Ouch.  Does that sound like someone happy with the candidates he’s been voting for?  I wonder if he held his nose while he pulled the lever for President Bush.  That’s not exactly a ringing endorsement of Republican candidates.

The threat here is clear.  The GOP has been wooing the Religious Right for years, yet they often fell short in delivering after the elections.  The Religious Right wants to send a message.  The GOP can no longer put up candidates who do not meet their strict guidelines and expect the Religious Right to vote for them because they have no choice.  If such election reforms are put in place, the Religious Right will threaten to urge their supporters to vote “NOTA” unless a “suitable” candidate is found.  Message: don’t think we’ll vote for you by default.  If you don’t put up a Religious Right approved candidate, we won’t vote.

At present, incumbents have a tremendous advantage over challengers, an imbalance made worse by McCain-Feingold, which was really an incumbents’ protection act. We need to establish a more level playing field. One way to do that might be allow challengers to spend several times as much money on their campaigns as incumbents. It is much easier for incumbents to get free media attention, and the government subsidizes incumbents to the tune of $2 million for each Congressman with regional offices, staffs, mailings and so on.  Allowing the challenger to spend more would reduce the incumbent’s unfair advantage.
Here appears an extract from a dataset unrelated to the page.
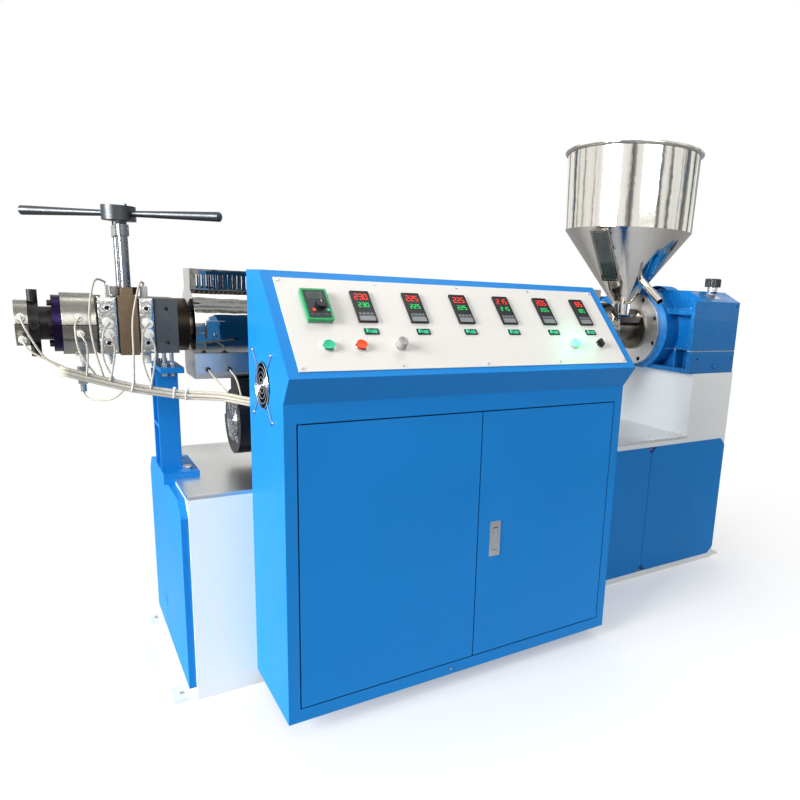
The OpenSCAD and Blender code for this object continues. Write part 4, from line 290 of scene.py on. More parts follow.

I’m sure Weyrich wants such legislation so he can raise vast amounts of money to go after sitting Democrats, but that’s not the interesting part.  Given the tone of his criticisms of the GOP and points he makes in this very article, Democrats are not Weyrich’s primary target here.  Weyrich clearly means to threaten sitting Republicans.  During the years between elections, Weyrich can use the threat of heavily financing a primary challenger to demand concessions out of Republicans.  And in at least a few of those cases, he’s likely to follow through.

His following point should remove mosts doubts about who his primary targets will be:

We also need to create a level playing field for third parties. Third parties have historically played important roles in advancing new ideas, something the next conservatism should keep in mind. The Republican and Democratic parties collude in keeping third party challengers out of the system. The next conservatism should insist on more options for the voters and fair play for all parties.

Weyrich plays for keeps.  He’s not the kind who lobbies for wider participation in the democratic process and you won’t find him a champion for voting rights.  He lobbies for a system which helps his ideas and the candidates who support them triumph.  If he’s pressing for a stronger role for third parties, you can bet it’s not for “fair play for all parties.”

This falls right in line with his two previous points.  He not only wants to be able to threaten to pull votes and finance primary challengers, he wants to make the threat of the Religious Right bolting from the GOP real.  If the GOP fears losing a critical bloc of votes, they may be forced to deal.  All that extra money he wants to be able to spend against incumbents isn’t for Democrats.  He wants the GOP to feel an independent Religious Right will be able to inflict serious damages.

All his ideas are essentially ways to attain additional leverage within the GOP and, should that not work, of actually following through and causing a deep split.  Make no mistake, though.  This is not a war between moderates and extremists within the Republican Party; moderates already lost that one.  This is a struggle between which extreme element will control the Republican Part for the next decade or two.

Weyrich is one of the primary architects of the current VRWC, and he’s giving us a look at his next design.

Remember, divorce is toughest on the children.  If you see a poor wingnut lost, split between both ideological parents, give ’em a little hug.